We divide breweries location field too.

In [10]:
# Spliting the "breweries_location" in country and state fields
split_locations = BA_cleaned['breweries_location'].str.split(',', expand=True)
BA_cleaned['breweries_country'] = split_locations[0].str.strip()
BA_cleaned['breweries_state'] = split_locations[1].str.strip() if len(split_locations) > 1 else np.nan

split_locations = RB_cleaned['breweries_location'].str.split(',', expand=True)
RB_cleaned['breweries_country'] = split_locations[0].str.strip()
RB_cleaned['breweries_state'] = split_locations[1].str.strip() if len(split_locations) > 1 else np.nan

Now just changing the order of the columns for a better visibility.

In [13]:
BA_new_column_order = [
    'rating_date', 'rating_appearance',
    'rating_aroma', 'rating_palate', 'rating_taste', 'rating_overall',
    'rating', 'beer_id', 'beer_name', 'beer_style', 'beer_nbr_ratings',
    'beer_nbr_reviews', 'beer_avg', 'beer_ba_score', 'beer_bros_score',
    'beer_abv', 'beer_avg_computed', 'beer_zscore',
    'beer_nbr_matched_valid_ratings', 'beer_avg_matched_valid_ratings', 'brewery_id',
    'brewery_name', 'breweries_location', 'breweries_country', 'breweries_state', 'breweries_nbr_beers',
    'user_id', 'user_nbr_ratings', 'user_nbr_reviews', 'user_name', 'user_join_date',
    'user_location', 'user_country', 'user_state'
]

RB_new_column_order = [ 
    'rating_date', 'rating_appearance',
    'rating_aroma', 'rating_palate', 'rating_taste', 'rating_overall',
    'rating', 'beer_id', 'beer_name', 'beer_style', 'beer_nbr_ratings',
    'overall_score', 'style_score', 'beer_avg', 'beer_abv',
    'beer_avg_computed', 'beer_zscore', 'beer_nbr_matched_valid_ratings',
    'beer_avg_matched_valid_ratings', 'brewery_id', 'brewery_name', 'breweries_location',
    'breweries_country', 'breweries_state', 'breweries_nbr_beers', 'user_id', 'user_nbr_ratings', 'user_name',
    'user_join_date', 'user_location', 'user_country', 'user_state'
]
BA_cleaned = BA_cleaned[BA_new_column_order]
RB_cleaned = RB_cleaned[RB_new_column_order]

### 6 Saving cleaned data

The following cell will save the data merged and cleaned in CSV file.

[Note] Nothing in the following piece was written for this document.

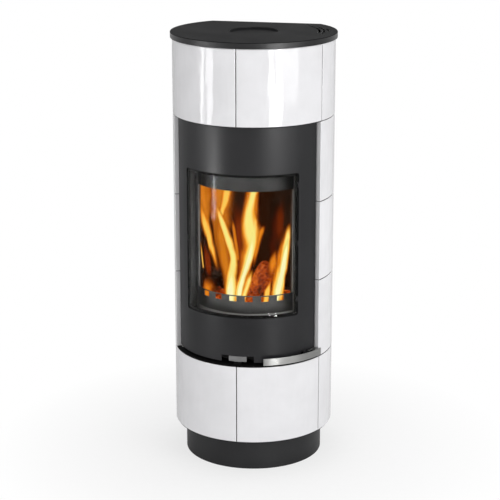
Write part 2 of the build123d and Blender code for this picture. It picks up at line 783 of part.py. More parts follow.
def make_floor_bricks():
    """Four bricks round the grate, split on the axes."""
    radius = body_inner - SILL_THICKNESS - SEAT_GAP
    back = body_back - BODY_WALL - SEAT_GAP
    slab = flat_backed(radius, back, floor_top, sill_top)
    slab -= disc(GRATE_RADIUS + BRICK_JOINT, floor_top - 1, sill_top + 1)
    half = BRICK_JOINT / 2
    reach = 2 * radius
    slab -= block((-half, half), (-reach, reach), (floor_top - 1, sill_top + 1))
    slab -= block((-reach, reach), (-half, half), (floor_top - 1, sill_top + 1))
    return slab


def make_wall_bricks():
    """Flat-faced brick at the rear and curved bricks on both sides of the fire."""
    outer = body_inner - SEAT_GAP
    back = body_back - BODY_WALL - SEAT_GAP
    front = back - BRICK_THICKNESS
    low = sill_top - 1
    high = baffle_bottom + 1
    rear = flat_backed(outer, back, sill_top, baffle_bottom) & behind(front, low, high)
    side = sector(outer - BRICK_THICKNESS, outer, sill_top, baffle_bottom, BRICK_FRONT, 179)
    side &= ahead_of(front - BRICK_JOINT, low, high)
    return group([rear, side, mirrored(side)])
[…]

After that step, the two dataframes can be loaded quickly without performing the preprocessing step again and again.

In [12]:
# Saving the cleaned data in CSV files
BA_cleaned.to_csv(BA_DATA_PATH + 'BA_cleaned.csv', index=False)
RB_cleaned.to_csv(RB_DATA_PATH + 'RB_cleaned.csv', index=False)